What the task asks: Reproduce precisely the lines between the start of the data below and the line with "return material", both included.

Stored data:
● ● ●

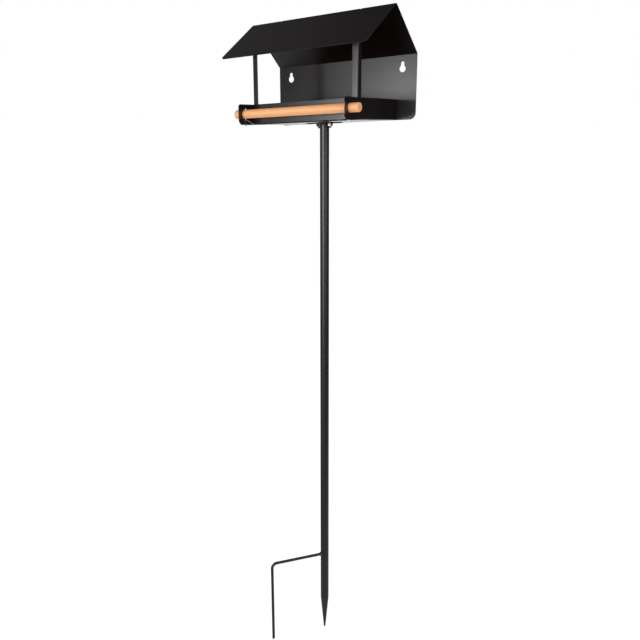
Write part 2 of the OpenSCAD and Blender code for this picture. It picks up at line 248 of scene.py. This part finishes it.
def coat_material(name, colour, rim_highlight_colour, roughness, wave_depth):
    """Satin powder coat on steel"""
    material = bpy.data.materials.new(name)
    material.use_nodes = True
    tree = material.node_tree
    shader = tree.nodes["Principled BSDF"]
    shader.inputs["Specular IOR Level"].default_value = 0.5
    skin = shader_node(tree, "ShaderNodeGroup", node_tree=powder_skin)
    skin.inputs["Colour"].default_value = colour
    skin.inputs["Rim Highlight Colour"].default_value = rim_highlight_colour
    skin.inputs["Roughness"].default_value = roughness
    place = shader_node(tree, "ShaderNodeTexCoord")
    rim = shader_node(tree, "ShaderNodeAttribute", attribute_name="rim")
    bump = shader_node(tree, "ShaderNodeBump", {"Strength": 1.0, "Distance": wave_depth})
    tree.links.new(place.outputs["Object"], skin.inputs["Vector"])
    tree.links.new(rim.outputs["Fac"], skin.inputs["Rim"])
    tree.links.new(skin.outputs["Colour"], shader.inputs["Base Color"])
    tree.links.new(skin.outputs["Roughness"], shader.inputs["Roughness"])
    tree.links.new(skin.outputs["Height"], bump.inputs["Height"])
    tree.links.new(bump.outputs["Normal"], shader.inputs["Normal"])
    return material


sheet_coat = coat_material(
    "satin_black_sheet", COAT_BLACK, COAT_RIM_HIGHLIGHT, COAT_ROUGHNESS, SHEET_SKIN_DEPTH
)
hood = merged_copy("hood")
round_rims(hood, RIM_RADIUS)
coated_piece(hood, "folded_hood", sheet_coat, "feeder", "coated_sheet", "hood")


# Tray: one sheet folded up into front wall, two end plates with their perch ears and a rear
# flange that is spot welded to the panel. Same steel and coat as the hood.
tray = merged_copy("tray")
round_rims(tray, RIM_RADIUS)
coated_piece(tray, "folded_tray", sheet_coat, "feeder", "coated_sheet", "tray")


# Corner posts: two angle strips that stand in the tray's front corners and carry the roof. They
# are bent from the same sheet and coated with the house.
for side in ("left", "right"):
    post = merged_copy(side + "_post")
    round_rims(post, RIM_RADIUS)
    coated_piece(post, side + "_angle_post", sheet_coat, "feeder", "coated_sheet", side + "_post")


# Mounting plate: a square of 2 mm steel with rounded corners, welded on the pole's top. The tray
# lies on it, and the coat covers plate, pole and rod in one.
POLE_ROUGHNESS = 0.42
POLE_SKIN_DEPTH = 0.00003
PLATE_RIM = 0.0004
pole_coat = coat_material("satin_black_pole", COAT_BLACK, COAT_RIM_HIGHLIGHT, POLE_ROUGHNESS, POLE_SKIN_DEPTH)
plate = merged_copy("mounting_plate")
round_rims(plate, PLATE_RIM)
coated_piece(plate, "square_mounting_plate", pole_coat, "feeder", "coated_pole", "mounting_plate")


# Pole, ground point and step rod: a drawn steel tube, plugged at its lower end by a solid turned
# point that goes into the soil, and a bent bar that is stepped on. All are coated with the plate.
BAR_RIM = 0.0002
BARS = {"pole": "tube_pole", "ground_point": "turned_ground_point", "step_rod": "bent_step_rod"}
for node, name in BARS.items():
    bar = merged_copy(node)
    round_rims(bar, BAR_RIM)
    coated_piece(bar, name, pole_coat, "feeder", "coated_pole", node)


# Perch: a turned beech dowel with chamfered ends, sanded and thinly oiled. It lies loose in the
# end plates' holes, and its grain runs along it.
BEECH_PALE = (0.50, 0.246, 0.110, 1)
BEECH_WARM = (0.43, 0.196, 0.075, 1)
BEECH_FLECK = (0.27, 0.115, 0.042, 1)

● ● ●

Expected output:
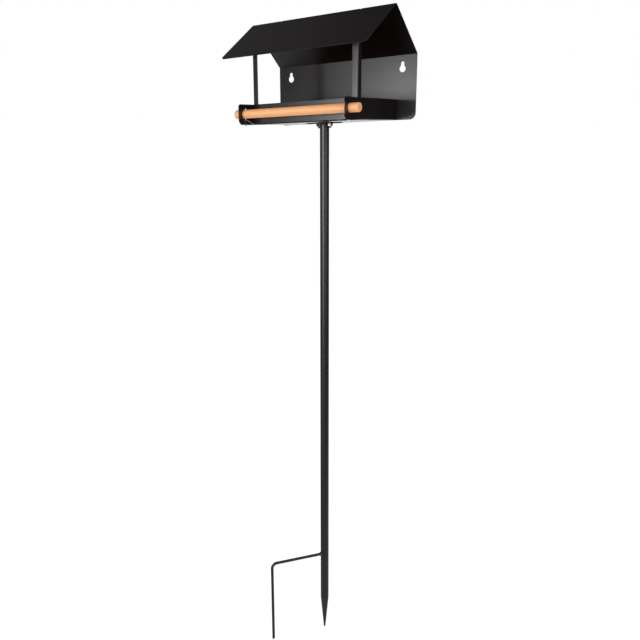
Write part 2 of the OpenSCAD and Blender code for this picture. It picks up at line 248 of scene.py. This part finishes it.
def coat_material(name, colour, rim_highlight_colour, roughness, wave_depth):
    """Satin powder coat on steel"""
    material = bpy.data.materials.new(name)
    material.use_nodes = True
    tree = material.node_tree
    shader = tree.nodes["Principled BSDF"]
    shader.inputs["Specular IOR Level"].default_value = 0.5
    skin = shader_node(tree, "ShaderNodeGroup", node_tree=powder_skin)
    skin.inputs["Colour"].default_value = colour
    skin.inputs["Rim Highlight Colour"].default_value = rim_highlight_colour
    skin.inputs["Roughness"].default_value = roughness
    place = shader_node(tree, "ShaderNodeTexCoord")
    rim = shader_node(tree, "ShaderNodeAttribute", attribute_name="rim")
    bump = shader_node(tree, "ShaderNodeBump", {"Strength": 1.0, "Distance": wave_depth})
    tree.links.new(place.outputs["Object"], skin.inputs["Vector"])
    tree.links.new(rim.outputs["Fac"], skin.inputs["Rim"])
    tree.links.new(skin.outputs["Colour"], shader.inputs["Base Color"])
    tree.links.new(skin.outputs["Roughness"], shader.inputs["Roughness"])
    tree.links.new(skin.outputs["Height"], bump.inputs["Height"])
    tree.links.new(bump.outputs["Normal"], shader.inputs["Normal"])
    return material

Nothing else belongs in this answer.